Virgin's brands don’t really make for a comfortable fit, visually or culturally, with each other. It seems that simply adding the word “Virgin” to a multitude of businesses doesn’t necessarily make the Virgin brand any stronger. A measure of a brand’s strength can lie in answering the question “what do you do?” in as short a sentence as possible. For example, ask someone this question about Ferrari and the answer could be “they make cool cars,” the reply for Google could be “they give you great answers.” Ask the question about Virgin and the answer could run into several paragraphs.
The mixed bag of business identities is reflected in the brands’ visual styles of the various sub-brands. The consistent elements of the color red and the original Virgin hand-drawn text are there, and these are still powerful visual devices. But from a strategic perspective, many of the sub-brands seem poorly thought out; place them side by side and they don’t make sense as a single message anymore. While this doesn’t make the individual brands less recognizable, it does weaken the consistency of the overall brand message.
Virgin does have a consistent visual element to its brand—the founder himself. Richard Branson has never been shy of launching a new Virgin business in a hot air balloon or a wedding dress. But attaching this great brand icon also has its drawbacks. If Branson should want to sell one of his businesses, what is the business worth if the biggest brand element, Branson himself, is no longer associated with promoting it?
This problem can work against Virgin as well. Take Virgin Records or Britain’s Virgin Radio as examples. Virgin Radio was sold to SMG and is, therefore, no longer part of the Virgin group. While it could be seen as a benefit to have Virgin’s brand retained to promote the rest of the Virgin companies, what would happen if a scandal were to occur with Virgin Radio that was nothing to do with Virgin as a whole? In other words, a high profile part of the Virgin brand is now controlled by a company that has nothing to do with Virgin at all, a situation that could leave Virgin open to difficulties down the road.
Virgin isn’t a leading brand in any of its businesses. Whether it is flights, electricity or music, Virgin is simply one of the market players but never the market leader. Virgin may be an internationally recognized brand, but Virgin Cosmetics isn’t, nor is Virgin Cola, Virgin Active or Virgin Cars.
The problem is that the company doesn’t innovate the way that Apple or Samsung have been doing. Instead it takes an existing service or product and undercuts prices, or offers a variation on the business model.
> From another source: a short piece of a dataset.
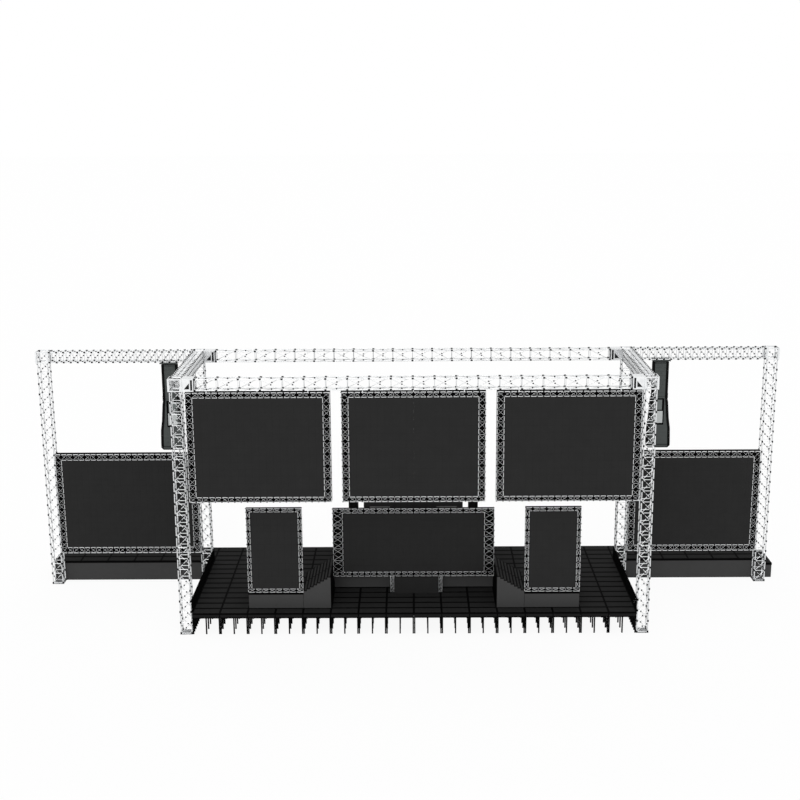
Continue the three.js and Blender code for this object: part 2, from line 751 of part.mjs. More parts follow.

Virgin Megastores followed HMV Megastores; Apple’s iTunes Music Store was followed by Virgin’s own less expensive version. This is great business thinking, and a welcome alternative to the competition when it is done well, but this is not the same thing as good branding. While nobody doubts Virgin’s credentials as a strong global business, a strong business is not the same as a strong brand. A really powerful brand is made not when a business is merely better, but when it is different, when it stands for something simple and powerful in people’s minds.
Virgin is, however, a bold experiment. For all the brand’s weaknesses, it is one of the few brands that can, through a series of licensing deals, realize its brand equity into real dollars and cents. It is one of the few cases of a single name being applied across a seemingly disparate collection of businesses in a variety of markets.
However, in the UK, Virgin’s birthplace, the company doesn’t really grab headlines anymore. This happens mostly in new markets such as Australia, where its airline made a big impact against established, sluggish and arrogant competitors. It is a brand with various concurrent growth phases; while it is a mere baby in Melbourne, it is mature, if not middle-aged in London. And this makes for interesting observation: can Virgin do as well as a mature establishment player as it does as the new kid in town? It will be interesting to see what the Virgin brand means in another 20 years.